═════ Data ═════

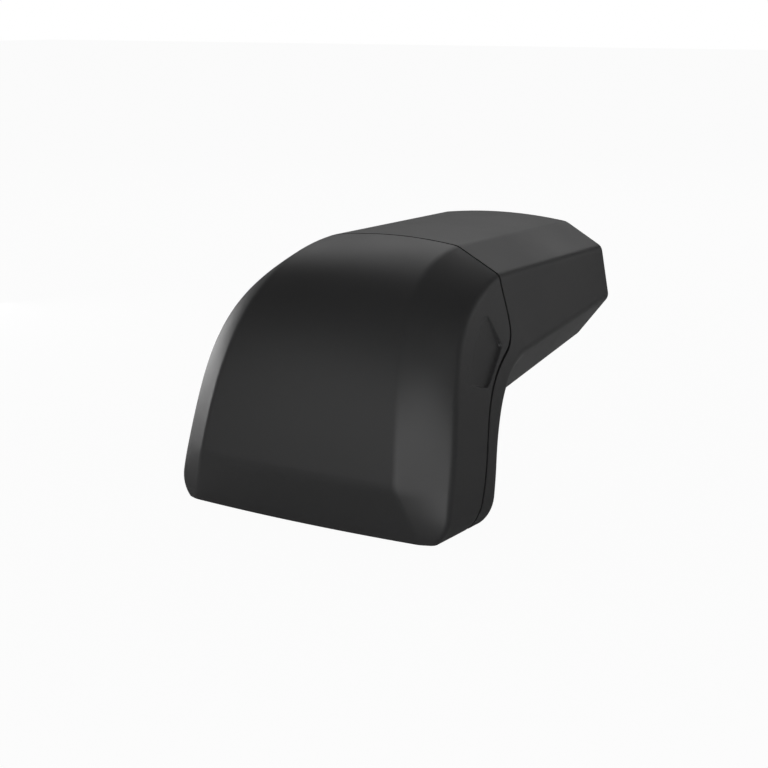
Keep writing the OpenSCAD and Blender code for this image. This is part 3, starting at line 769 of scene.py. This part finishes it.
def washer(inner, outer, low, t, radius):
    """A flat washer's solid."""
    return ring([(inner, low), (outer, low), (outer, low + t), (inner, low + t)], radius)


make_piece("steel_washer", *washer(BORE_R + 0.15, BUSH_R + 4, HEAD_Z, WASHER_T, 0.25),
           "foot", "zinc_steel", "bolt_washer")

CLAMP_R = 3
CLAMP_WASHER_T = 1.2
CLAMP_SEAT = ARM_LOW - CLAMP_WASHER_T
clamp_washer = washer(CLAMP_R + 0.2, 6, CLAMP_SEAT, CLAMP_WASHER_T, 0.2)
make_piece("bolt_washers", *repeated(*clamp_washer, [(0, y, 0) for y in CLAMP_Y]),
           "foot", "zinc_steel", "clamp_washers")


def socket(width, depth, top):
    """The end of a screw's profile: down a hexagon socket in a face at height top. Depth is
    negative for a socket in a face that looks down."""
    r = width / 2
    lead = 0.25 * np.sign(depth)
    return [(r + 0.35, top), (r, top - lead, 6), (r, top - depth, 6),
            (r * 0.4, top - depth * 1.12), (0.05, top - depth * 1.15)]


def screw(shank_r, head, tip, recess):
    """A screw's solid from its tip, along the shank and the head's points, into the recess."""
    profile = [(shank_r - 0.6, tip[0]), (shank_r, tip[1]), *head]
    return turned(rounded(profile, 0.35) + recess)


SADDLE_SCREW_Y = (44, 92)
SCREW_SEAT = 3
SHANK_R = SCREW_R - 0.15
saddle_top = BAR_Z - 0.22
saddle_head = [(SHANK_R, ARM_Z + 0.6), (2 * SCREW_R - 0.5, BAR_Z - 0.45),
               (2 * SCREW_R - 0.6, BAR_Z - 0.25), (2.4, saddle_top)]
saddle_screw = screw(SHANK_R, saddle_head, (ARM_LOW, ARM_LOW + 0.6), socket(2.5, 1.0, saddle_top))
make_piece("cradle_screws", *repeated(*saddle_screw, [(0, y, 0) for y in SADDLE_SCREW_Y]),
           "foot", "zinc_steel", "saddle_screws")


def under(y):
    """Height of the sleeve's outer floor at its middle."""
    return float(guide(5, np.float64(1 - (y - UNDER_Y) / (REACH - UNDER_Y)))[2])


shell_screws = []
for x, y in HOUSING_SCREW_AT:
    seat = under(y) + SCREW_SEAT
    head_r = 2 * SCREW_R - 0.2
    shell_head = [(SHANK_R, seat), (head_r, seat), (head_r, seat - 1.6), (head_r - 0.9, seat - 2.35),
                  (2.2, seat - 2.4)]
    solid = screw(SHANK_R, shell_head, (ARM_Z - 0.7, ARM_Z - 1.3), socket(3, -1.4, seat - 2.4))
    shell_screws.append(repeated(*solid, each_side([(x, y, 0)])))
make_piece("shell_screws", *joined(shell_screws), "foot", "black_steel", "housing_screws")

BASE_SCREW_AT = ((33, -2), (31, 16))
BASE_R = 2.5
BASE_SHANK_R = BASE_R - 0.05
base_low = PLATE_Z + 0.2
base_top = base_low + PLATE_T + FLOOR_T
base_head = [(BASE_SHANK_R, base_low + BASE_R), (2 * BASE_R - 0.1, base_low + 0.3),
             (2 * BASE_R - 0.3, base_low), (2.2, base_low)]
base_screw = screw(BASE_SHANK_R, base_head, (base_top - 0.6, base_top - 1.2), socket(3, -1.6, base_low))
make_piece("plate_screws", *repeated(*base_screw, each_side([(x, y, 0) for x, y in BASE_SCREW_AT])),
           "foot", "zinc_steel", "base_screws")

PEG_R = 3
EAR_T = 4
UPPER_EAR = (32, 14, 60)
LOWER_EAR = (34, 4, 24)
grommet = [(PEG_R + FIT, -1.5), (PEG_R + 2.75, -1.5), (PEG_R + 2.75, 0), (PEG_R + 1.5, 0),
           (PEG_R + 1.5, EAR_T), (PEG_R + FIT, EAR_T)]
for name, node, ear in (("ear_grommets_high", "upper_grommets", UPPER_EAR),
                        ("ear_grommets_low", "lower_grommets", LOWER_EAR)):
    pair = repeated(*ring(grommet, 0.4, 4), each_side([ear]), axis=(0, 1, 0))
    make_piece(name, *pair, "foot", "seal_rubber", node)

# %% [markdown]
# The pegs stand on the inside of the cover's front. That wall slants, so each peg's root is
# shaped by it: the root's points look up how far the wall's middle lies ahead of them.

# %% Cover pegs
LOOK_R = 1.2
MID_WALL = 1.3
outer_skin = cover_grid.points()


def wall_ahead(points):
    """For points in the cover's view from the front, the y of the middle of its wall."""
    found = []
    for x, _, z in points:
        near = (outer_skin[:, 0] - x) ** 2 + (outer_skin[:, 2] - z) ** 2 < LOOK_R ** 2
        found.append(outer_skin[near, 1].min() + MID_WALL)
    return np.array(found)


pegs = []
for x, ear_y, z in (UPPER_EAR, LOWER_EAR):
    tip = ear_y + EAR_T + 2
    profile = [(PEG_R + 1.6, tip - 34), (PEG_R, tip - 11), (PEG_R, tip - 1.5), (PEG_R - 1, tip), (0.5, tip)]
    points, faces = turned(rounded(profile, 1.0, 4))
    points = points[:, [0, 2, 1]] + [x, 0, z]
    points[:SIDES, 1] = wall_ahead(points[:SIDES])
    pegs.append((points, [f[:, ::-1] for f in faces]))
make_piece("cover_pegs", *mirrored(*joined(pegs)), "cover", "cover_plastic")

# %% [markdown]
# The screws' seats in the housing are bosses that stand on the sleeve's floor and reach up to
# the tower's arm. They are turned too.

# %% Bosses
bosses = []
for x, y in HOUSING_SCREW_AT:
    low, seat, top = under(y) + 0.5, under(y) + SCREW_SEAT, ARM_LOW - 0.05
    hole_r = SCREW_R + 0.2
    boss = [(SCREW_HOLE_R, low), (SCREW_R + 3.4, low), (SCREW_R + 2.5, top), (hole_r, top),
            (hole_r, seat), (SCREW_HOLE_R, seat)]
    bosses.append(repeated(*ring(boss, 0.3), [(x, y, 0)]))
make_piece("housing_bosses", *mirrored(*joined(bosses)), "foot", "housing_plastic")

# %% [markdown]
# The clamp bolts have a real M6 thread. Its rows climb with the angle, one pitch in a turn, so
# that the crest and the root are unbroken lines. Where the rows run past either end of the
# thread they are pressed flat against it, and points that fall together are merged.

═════

What you need to do. Quote the entire listing above exactly.

Response to this exercise.
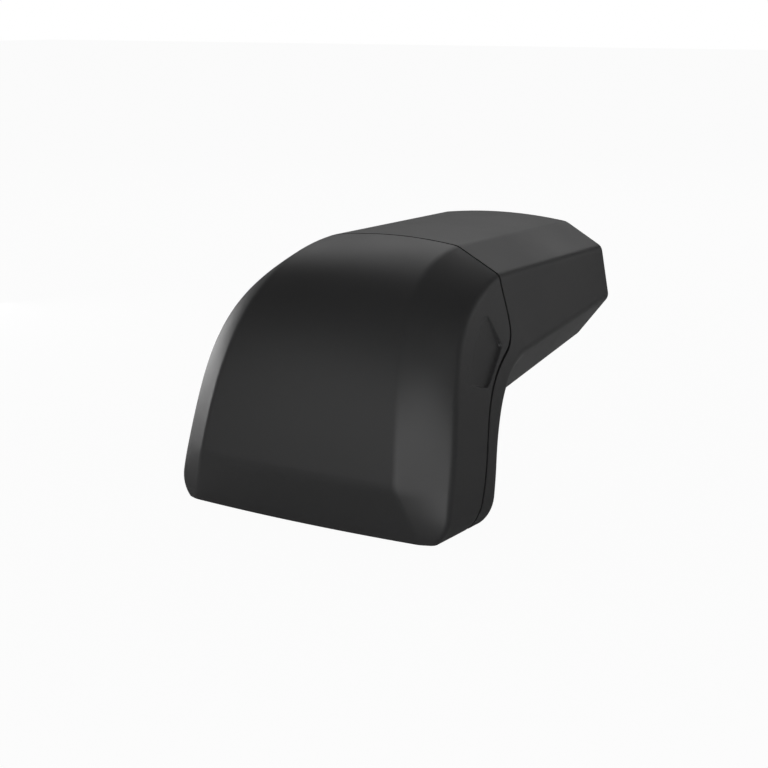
Keep writing the OpenSCAD and Blender code for this image. This is part 3, starting at line 769 of scene.py. This part finishes it.
def washer(inner, outer, low, t, radius):
    """A flat washer's solid."""
    return ring([(inner, low), (outer, low), (outer, low + t), (inner, low + t)], radius)


make_piece("steel_washer", *washer(BORE_R + 0.15, BUSH_R + 4, HEAD_Z, WASHER_T, 0.25),
           "foot", "zinc_steel", "bolt_washer")

CLAMP_R = 3
CLAMP_WASHER_T = 1.2
CLAMP_SEAT = ARM_LOW - CLAMP_WASHER_T
clamp_washer = washer(CLAMP_R + 0.2, 6, CLAMP_SEAT, CLAMP_WASHER_T, 0.2)
make_piece("bolt_washers", *repeated(*clamp_washer, [(0, y, 0) for y in CLAMP_Y]),
           "foot", "zinc_steel", "clamp_washers")


def socket(width, depth, top):
    """The end of a screw's profile: down a hexagon socket in a face at height top. Depth is
    negative for a socket in a face that looks down."""
    r = width / 2
    lead = 0.25 * np.sign(depth)
    return [(r + 0.35, top), (r, top - lead, 6), (r, top - depth, 6),
            (r * 0.4, top - depth * 1.12), (0.05, top - depth * 1.15)]


def screw(shank_r, head, tip, recess):
    """A screw's solid from its tip, along the shank and the head's points, into the recess."""
    profile = [(shank_r - 0.6, tip[0]), (shank_r, tip[1]), *head]
    return turned(rounded(profile, 0.35) + recess)


SADDLE_SCREW_Y = (44, 92)
SCREW_SEAT = 3
SHANK_R = SCREW_R - 0.15
saddle_top = BAR_Z - 0.22
saddle_head = [(SHANK_R, ARM_Z + 0.6), (2 * SCREW_R - 0.5, BAR_Z - 0.45),
               (2 * SCREW_R - 0.6, BAR_Z - 0.25), (2.4, saddle_top)]
saddle_screw = screw(SHANK_R, saddle_head, (ARM_LOW, ARM_LOW + 0.6), socket(2.5, 1.0, saddle_top))
make_piece("cradle_screws", *repeated(*saddle_screw, [(0, y, 0) for y in SADDLE_SCREW_Y]),
           "foot", "zinc_steel", "saddle_screws")


def under(y):
    """Height of the sleeve's outer floor at its middle."""
    return float(guide(5, np.float64(1 - (y - UNDER_Y) / (REACH - UNDER_Y)))[2])


shell_screws = []
for x, y in HOUSING_SCREW_AT:
    seat = under(y) + SCREW_SEAT
    head_r = 2 * SCREW_R - 0.2
    shell_head = [(SHANK_R, seat), (head_r, seat), (head_r, seat - 1.6), (head_r - 0.9, seat - 2.35),
                  (2.2, seat - 2.4)]
    solid = screw(SHANK_R, shell_head, (ARM_Z - 0.7, ARM_Z - 1.3), socket(3, -1.4, seat - 2.4))
    shell_screws.append(repeated(*solid, each_side([(x, y, 0)])))
make_piece("shell_screws", *joined(shell_screws), "foot", "black_steel", "housing_screws")

BASE_SCREW_AT = ((33, -2), (31, 16))
BASE_R = 2.5
BASE_SHANK_R = BASE_R - 0.05
base_low = PLATE_Z + 0.2
base_top = base_low + PLATE_T + FLOOR_T
base_head = [(BASE_SHANK_R, base_low + BASE_R), (2 * BASE_R - 0.1, base_low + 0.3),
             (2 * BASE_R - 0.3, base_low), (2.2, base_low)]
base_screw = screw(BASE_SHANK_R, base_head, (base_top - 0.6, base_top - 1.2), socket(3, -1.6, base_low))
make_piece("plate_screws", *repeated(*base_screw, each_side([(x, y, 0) for x, y in BASE_SCREW_AT])),
           "foot", "zinc_steel", "base_screws")

PEG_R = 3
EAR_T = 4
UPPER_EAR = (32, 14, 60)
LOWER_EAR = (34, 4, 24)
grommet = [(PEG_R + FIT, -1.5), (PEG_R + 2.75, -1.5), (PEG_R + 2.75, 0), (PEG_R + 1.5, 0),
           (PEG_R + 1.5, EAR_T), (PEG_R + FIT, EAR_T)]
for name, node, ear in (("ear_grommets_high", "upper_grommets", UPPER_EAR),
                        ("ear_grommets_low", "lower_grommets", LOWER_EAR)):
    pair = repeated(*ring(grommet, 0.4, 4), each_side([ear]), axis=(0, 1, 0))
    make_piece(name, *pair, "foot", "seal_rubber", node)

# %% [markdown]
# The pegs stand on the inside of the cover's front. That wall slants, so each peg's root is
# shaped by it: the root's points look up how far the wall's middle lies ahead of them.

# %% Cover pegs
LOOK_R = 1.2
MID_WALL = 1.3
outer_skin = cover_grid.points()


def wall_ahead(points):
    """For points in the cover's view from the front, the y of the middle of its wall."""
    found = []
    for x, _, z in points:
        near = (outer_skin[:, 0] - x) ** 2 + (outer_skin[:, 2] - z) ** 2 < LOOK_R ** 2
        found.append(outer_skin[near, 1].min() + MID_WALL)
    return np.array(found)


pegs = []
for x, ear_y, z in (UPPER_EAR, LOWER_EAR):
    tip = ear_y + EAR_T + 2
    profile = [(PEG_R + 1.6, tip - 34), (PEG_R, tip - 11), (PEG_R, tip - 1.5), (PEG_R - 1, tip), (0.5, tip)]
    points, faces = turned(rounded(profile, 1.0, 4))
    points = points[:, [0, 2, 1]] + [x, 0, z]
    points[:SIDES, 1] = wall_ahead(points[:SIDES])
    pegs.append((points, [f[:, ::-1] for f in faces]))
make_piece("cover_pegs", *mirrored(*joined(pegs)), "cover", "cover_plastic")

# %% [markdown]
# The screws' seats in the housing are bosses that stand on the sleeve's floor and reach up to
# the tower's arm. They are turned too.

# %% Bosses
bosses = []
for x, y in HOUSING_SCREW_AT:
    low, seat, top = under(y) + 0.5, under(y) + SCREW_SEAT, ARM_LOW - 0.05
    hole_r = SCREW_R + 0.2
    boss = [(SCREW_HOLE_R, low), (SCREW_R + 3.4, low), (SCREW_R + 2.5, top), (hole_r, top),
            (hole_r, seat), (SCREW_HOLE_R, seat)]
    bosses.append(repeated(*ring(boss, 0.3), [(x, y, 0)]))
make_piece("housing_bosses", *mirrored(*joined(bosses)), "foot", "housing_plastic")

# %% [markdown]
# The clamp bolts have a real M6 thread. Its rows climb with the angle, one pitch in a turn, so
# that the crest and the root are unbroken lines. Where the rows run past either end of the
# thread they are pressed flat against it, and points that fall together are merged.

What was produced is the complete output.